GitHub Enhanced fixes a lot of annoyances of using GitHub. The quality-of-life features it adds are generally well thought out.
Unpaywall tries to find open access versions of research articles behind a paywall. I’m luckily in a field where the vast majority of research is openly available, but it has helped occasionally, especially with older articles.
Unhook hides everything on Youtube except for the search bar. I generally don’t use Youtube on my laptop, but sometimes I watch a keynote or lecture for work and don’t want to see piles of distracting algorithmic crap when I do.

Python Development

Python as a language is nice to use, Python as a development ’ecosystem’ is cumbersome at best and a huge anti-pattern at worst. Over the years, I’ve tried Conda, Poetry, pyenv, manual setups, etc. I currently have a decent setup that works for me, which I also recommend to students, but it’s still quite cumbersome. Someone recently recommended uv and it seems extremely promising. I’ve yet to use it extensively, but I thought I’d put it here as it holds a lot of promise.

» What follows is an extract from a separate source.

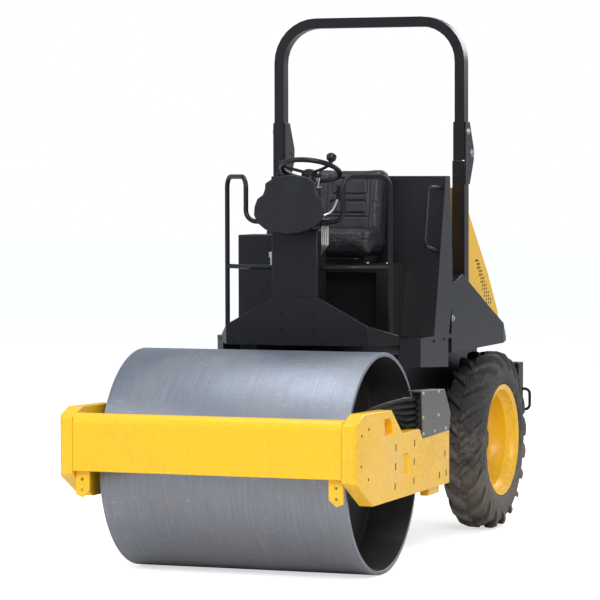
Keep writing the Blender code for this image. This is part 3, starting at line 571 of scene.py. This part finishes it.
def hose_set(word, side):
    """The hoses from the drum's motor up over the arm and into the guard, with their ferrules and clamp."""
    seat = DRUM_RADIUS + 0.14
    tubes, ferrules = [], []
    for count in range(5):
        start = -0.28 + 0.07 * count
        level = 0.912 - 0.034 * count
        route = [
            at(side * 0.615, start, seat + 0.02),
            at(side * 0.62, start + 0.01, seat + 0.075),
            at(side * (0.66 + 0.004 * count), start + 0.10, 0.872 - 0.008 * count),
            at(side * 0.745, 0.10 + 0.012 * count, level),
            at(side * 0.775, 0.20, level),
            at(side * 0.777, 0.30, level),
        ]
        path = through(route, 8)
        tubes.append(tube(path, sizes().hose, 3))
        along = (path[3] - path[1]).normalized()
        ferrules.append(cylinder(path[0], path[0] + along * 0.055, 0.0145, 16))
        ferrules.append(cylinder(path[0], path[0] + along * 0.022, 0.0175, 6))
    manifold = box_shape(at(side * 0.585, -0.31, seat + 0.0003), at(side * 0.645, 0.05, seat + 0.04))
    clamp = box_shape(at(side * 0.752, 0.285, 0.755), at(side * 0.80, 0.315, 0.93))
    piece(f"hose_bundle_{word}", merged(*tubes), "hose_rubber", "front_frame", (f"hoses_{word}",))
    piece(f"hose_ferrules_{word}", merged(*ferrules), "zinc", "front_frame", bevel=0.0008)
    piece(f"hose_manifold_{word}", merged(manifold, clamp), "cast_grey", "front_frame", bevel=0.002)


ARM_HOLES = ((-0.607, 0.818), (-0.716, 0.793), (-0.725, 0.639), (-0.615, 0.564))  # Y, Z
ARM_SLOTS = ((-0.184, 0.688), (-0.189, 0.591), (-0.198, 0.489), (0.121, 0.688), (0.114, 0.589), (0.109, 0.488),
             (0.639, 0.587), (0.664, 0.480), (0.544, 0.478))


def arm_details(word, side):
    """Discs and boxes of painted shade in the holes and weld slots of the arm's outer face, and the pin inside its
    window.
    """
    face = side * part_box(f"side_arm_{word}")[1 if side > 0 else 0].x * side
    inside, outside = face - side * 0.002, face + side * 0.0006
    # near-black discs and boxes of painted shade stand in for the shade inside the holes and slots
    hole_shade_discs = [cylinder(at(inside, y, z), at(outside, y, z), 0.008, 20) for y, z in ARM_HOLES]
    slot_shades = []
    for y, z in ARM_SLOTS:
        low, high = at(inside, y - 0.006, z - 0.018), at(outside, y + 0.006, z + 0.018)
        slot_shades.append(box_shape(low, high))
    piece(f"arm_hole_shades_{word}", merged(*hole_shade_discs, *slot_shades), "painted_shade_black", "front_frame")
    lug = cylinder(at(face - side * 0.049, -0.33, 0.785), at(face - side * 0.012, -0.33, 0.785), 0.016, 24)
    piece(f"arm_window_pin_{word}", lug, "zinc", "front_frame", bevel=0.002)


# Drum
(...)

Finally, I also recommend pre-commit (it’s also included in my setup mentioned previously). It can do many things, but it’s mainly used as a way to keep your git repos clean and safe. It runs fixes and checks you specify which have to be met for you to even push your changes. This can include things like “remove all trailing whitespace”, “format Markdown”, “check dependencies for security issues”, “format Python”, “pass tests”, “don’t upload things that look like API keys”, etc. I’ve used it as a CI/CD framework at a previous job, I use it in my own repos (mostly), and it generally works well once it’s set up properly.